= STATED GOAL =
Count the lines below that contain the word "scene" and give only the number.

•••••

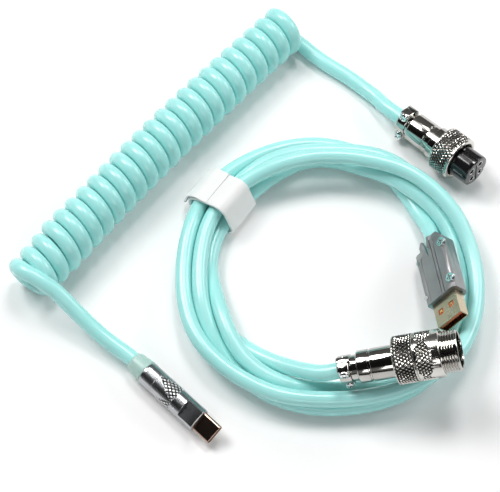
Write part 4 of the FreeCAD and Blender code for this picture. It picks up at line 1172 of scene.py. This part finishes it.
# Light bands seen in reflections: degrees from straight up (positive to the front), level
BANDS = [(-100, 0.16), (-36, 0.22), (-33, 1.9), (-20, 1.9), (-16, 0.015), (50, 0.012),
         (57, 0.26), (76, 0.30), (82, 0.02), (92, 0.05), (100, 0.4)]
DIFFUSE_SKY = (0.30, 0.31, 0.31, 1)
BACKDROP = (0.95, 0.96, 0.96, 1)
world = bpy.data.worlds.new("studio")
scene.world = world
world.use_nodes = True
tree = world.node_tree
rays = node(tree, "ShaderNodeLightPath").outputs
direction = node(tree, "ShaderNodeTexCoord").outputs["Generated"]
axes = node(tree, "ShaderNodeSeparateXYZ", {0: direction}).outputs
forward = combine(tree, "MULTIPLY", axes["Y"], -1.0)
tilt = combine(tree, "ARCTAN2", forward, axes["Z"])
turn = node(tree, "ShaderNodeMapRange", {
    "From Min": -math.pi, "From Max": math.pi, "Value": tilt}).outputs["Result"]
glow = ramp(tree, turn, [((degrees + 180.0) / 360.0, (level, level * 0.99, level * 0.97))
                         for degrees, level in BANDS])
sky = node(tree, "ShaderNodeMix", {
    "A": DIFFUSE_SKY, "B": glow, "Factor": rays["Is Glossy Ray"]}, data_type="RGBA")
seen = node(tree, "ShaderNodeMix", {
    "A": sky.outputs["Result"], "B": BACKDROP, "Factor": rays["Is Camera Ray"]},
    data_type="RGBA")
feed(tree, tree.nodes["Background"], {"Color": seen.outputs["Result"], "Strength": 1.0})


def area_light(name, location, size, power, size_y=None, target=(0, 0, 0)):
    """Rectangular light aimed at target; metres and watts."""
    light = bpy.data.lights.new(name, "AREA")
    light.shape = "RECTANGLE"
    light.size, light.size_y = size, size_y or size
    light.energy = power
    ob = bpy.data.objects.new(name, light)
    scene.collection.objects.link(ob)
    ob.location = location
    ob.rotation_mode = "QUATERNION"
    ob.rotation_quaternion = (Vector(target) - Vector(location)).to_track_quat("-Z", "Y")


area_light("key", (-0.55, 0.42, 0.95), size=0.46, power=14.0)
area_light("top", (0.15, 0.55, 1.15), size=0.36, power=9.0)
area_light("rim_right", (0.85, 0.35, 0.55), size=0.5, power=5.0, size_y=0.25,
           target=(0.02, 0, 0))
area_light("front", (0.1, -0.95, 0.55), size=0.7, power=3.5, size_y=0.3)

CAMERA_PITCH = math.radians(63.0)  # above the horizon
CAMERA_DISTANCE = 0.700  # metres
camera_data = bpy.data.cameras.new("camera")
camera = bpy.data.objects.new("camera", camera_data)
scene.collection.objects.link(camera)
camera_data.sensor_width = 36.0
camera_data.lens = 126.0
camera_data.clip_start, camera_data.clip_end = 0.01, 20.0
back = Vector((0, -math.cos(CAMERA_PITCH), math.sin(CAMERA_PITCH)))
camera.location = Vector((SHIFT * MM).tolist()) + back * CAMERA_DISTANCE
camera.rotation_mode = "QUATERNION"
camera.rotation_quaternion = (-back).to_track_quat("-Z", "Y")
scene.camera = camera
scene.view_settings.view_transform = "Standard"
scene.view_settings.look = "None"
scene.view_settings.exposure = -0.76
scene.view_settings.gamma = 1.0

•••••

= OUTPUT FOR THIS TASK =
9